Coronavirus e carcere

Gli effetti collaterali dell’emergenza sanitaria

Nelle ultime settimane l’Italia ha subito la chiusura quasi generale delle attività formative sul territorio nazionale. Molte sono state anche le aziende che hanno serrato le porte dove non è stato possibile attivare lo smart working dal domicilio dei lavoratori. Anche la CoopThc ha assaporato sulla propria pelle questo blocco sospendendo numerose attività programmate in partenza per la prossima primavera. Anche di fronte alle ultime notizie di cronaca sulle carceri, il nostro pensiero va ai detenuti, protagonisti di moltissimi progetti della cooperativa.

Sebbene non manchi la voglia per sfruttare al meglio i ritmi rallentati che questo momento storico impone per prepararsi e tornare con attività sempre meglio strutturate, ci fronteggiamo con un immobilismo che di fatto ha annullato tutti quei processi che prevedono accesso da e per l’esterno per evitare il contagio all’interno delle strutture penitenziarie. Una misura preventiva e quanto mai necessaria per eludere situazioni ingestibili. 

A farne le spese sono proprio i detenuti e gli ufficiali di polizia che si trovano a dover fronteggiare una situazione di completa interruzione delle attività ricreative, parte integrante del processo di recupero sociale sponsorizzato dall’ordinamento penitenziario e spesso valvola di sfogo di un ambiente complesso e delicato. Gli effetti di questa stasi si riflettono soprattutto sull’umore di coloro che vivono nell’istituto penitenziario rischiando di andare incontro a processi degenerativi psicologici che possano sfociare in malcontento e, nei casi più gravi, in rivolte interne come accaduto nei giorni scorsi. 

L’emergenza sanitaria ci impone una doverosa riflessione di quanto sia indispensabile per il sistema carcerario il terzo settore essendo in grado di realizzare, se non percorsi esterni, perlomeno quelli interni che possano sopravvivere a una chiusura totale come quella che stanno vivendo adesso. Molte strutture hanno, attive ed autogestite, progettualità dove si lavora la terra, ci si dedica al giardinaggio e alla cura del bestiame o semplicemente si ha accesso ad una biblioteca con libri e computer. Per molte altre realtà, una grande maggioranza di queste attività sono legate alla presenza esclusiva di soggetti esterni: un formatore o un volontario. 

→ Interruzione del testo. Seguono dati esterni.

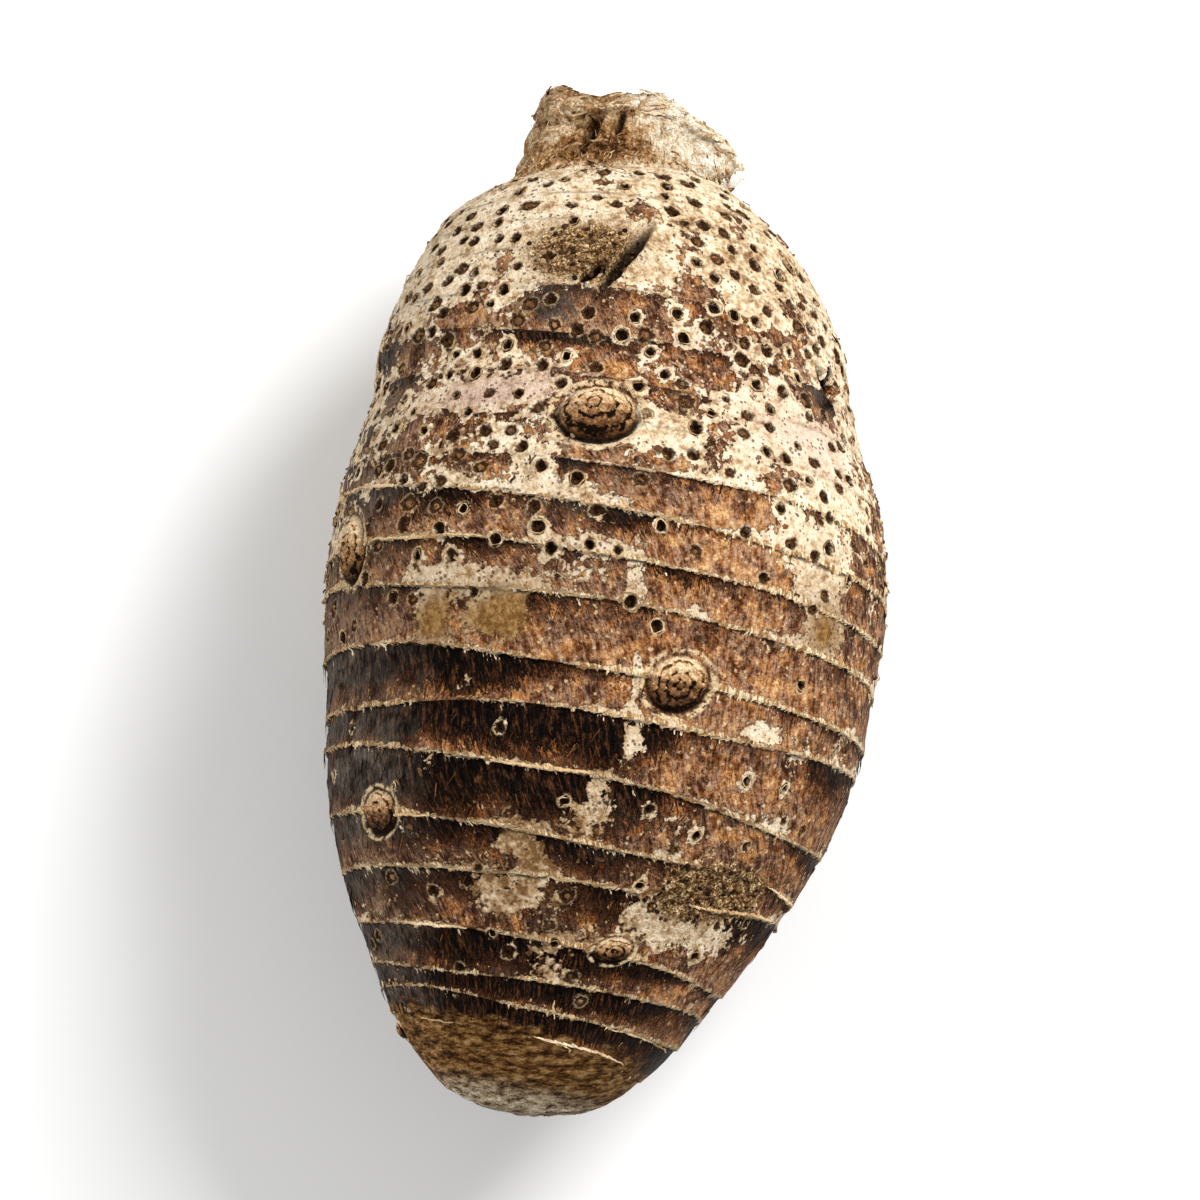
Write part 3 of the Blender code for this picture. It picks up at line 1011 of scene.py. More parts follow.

Da qui lo spunto per studiare ed elaborare i prossimi progetti, potenziandoli nell’intento di strutturare un’autonomia che sia in grado di garantire l’attivazione e la continuità di un percorso rieducativo indipendente da forze esterne. Questo mettendo in condizioni la direzione del penitenziario di poter avviare in completa autonomia i programmi che maggiormente ritiene validi. Prevedendo strutture più snelle di impresa sociale che possano e sappiano presentare una soluzione al sistema carcerario affinché gli ostacoli siano superati con più facilità. 

Come cooperativa per questo progetto ci vengono in supporto i fondi derivanti dal 5×1000, che il terzo settore è in grado di intercettare, con i quali è possibile intervenire con donazioni mirate di natura strumentale o in opportunità lavorative e formative. Sono queste le motivazioni che ci spingono a strutturare la crescita della CoopTHC, indirizzando il pensiero a ciò che riteniamo fondante per l’aiuto della comunità. L’impegno del terzo settore può essere l’elemento che fa la differenza ed è bene esserne totalmente responsabili.